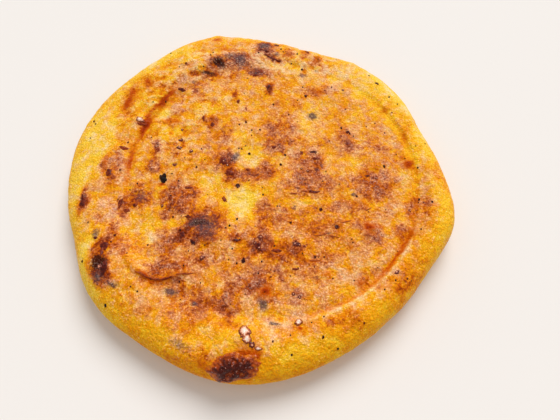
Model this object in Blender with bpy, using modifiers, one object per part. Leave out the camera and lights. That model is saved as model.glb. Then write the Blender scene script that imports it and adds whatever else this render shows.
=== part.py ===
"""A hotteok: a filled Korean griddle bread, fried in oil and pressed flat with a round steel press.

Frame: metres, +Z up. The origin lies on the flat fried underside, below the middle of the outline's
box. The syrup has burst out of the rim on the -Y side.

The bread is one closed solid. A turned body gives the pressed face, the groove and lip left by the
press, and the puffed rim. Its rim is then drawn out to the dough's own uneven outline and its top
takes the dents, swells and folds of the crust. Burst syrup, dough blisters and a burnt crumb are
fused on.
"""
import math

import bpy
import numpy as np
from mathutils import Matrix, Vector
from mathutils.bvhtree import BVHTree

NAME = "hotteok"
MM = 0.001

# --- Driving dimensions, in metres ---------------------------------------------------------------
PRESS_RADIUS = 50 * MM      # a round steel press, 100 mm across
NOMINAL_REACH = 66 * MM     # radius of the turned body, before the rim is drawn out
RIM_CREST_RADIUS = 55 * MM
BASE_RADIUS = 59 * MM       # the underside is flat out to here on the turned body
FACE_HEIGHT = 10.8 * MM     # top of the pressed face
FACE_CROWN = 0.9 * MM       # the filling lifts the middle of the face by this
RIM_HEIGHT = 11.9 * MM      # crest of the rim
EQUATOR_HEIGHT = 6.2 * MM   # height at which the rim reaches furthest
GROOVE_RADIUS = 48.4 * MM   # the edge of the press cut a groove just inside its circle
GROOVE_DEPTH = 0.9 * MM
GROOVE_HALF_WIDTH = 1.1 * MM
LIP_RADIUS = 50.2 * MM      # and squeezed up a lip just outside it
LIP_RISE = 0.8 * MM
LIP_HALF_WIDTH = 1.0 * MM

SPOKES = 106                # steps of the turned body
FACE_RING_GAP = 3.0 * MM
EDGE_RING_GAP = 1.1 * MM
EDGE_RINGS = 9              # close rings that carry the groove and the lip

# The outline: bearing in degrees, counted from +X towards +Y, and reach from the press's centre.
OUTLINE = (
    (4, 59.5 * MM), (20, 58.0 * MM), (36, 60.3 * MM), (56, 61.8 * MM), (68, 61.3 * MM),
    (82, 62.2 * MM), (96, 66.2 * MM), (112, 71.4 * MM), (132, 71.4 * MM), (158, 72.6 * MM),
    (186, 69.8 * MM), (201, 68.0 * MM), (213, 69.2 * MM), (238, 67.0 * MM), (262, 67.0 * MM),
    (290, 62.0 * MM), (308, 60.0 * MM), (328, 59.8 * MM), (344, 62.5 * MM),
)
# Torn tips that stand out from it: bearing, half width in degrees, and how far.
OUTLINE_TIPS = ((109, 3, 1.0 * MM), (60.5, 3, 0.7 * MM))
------
Problem to work on> Write out a verbatim copy of the data, beginning with its first line and ending with the line that contains "box. The syrup".

The solution>
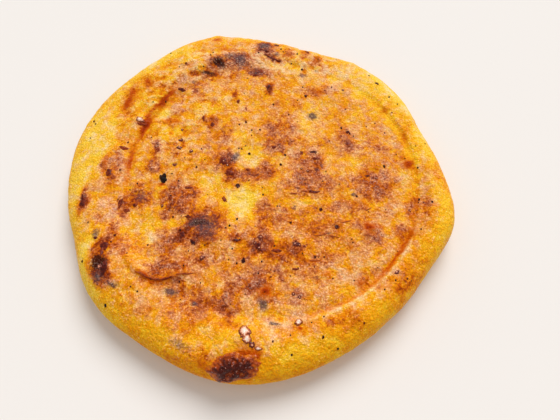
Model this object in Blender with bpy, using modifiers, one object per part. Leave out the camera and lights. That model is saved as model.glb. Then write the Blender scene script that imports it and adds whatever else this render shows.
=== part.py ===
"""A hotteok: a filled Korean griddle bread, fried in oil and pressed flat with a round steel press.

Frame: metres, +Z up. The origin lies on the flat fried underside, below the middle of the outline's
box. The syrup has burst out of the rim on the -Y side.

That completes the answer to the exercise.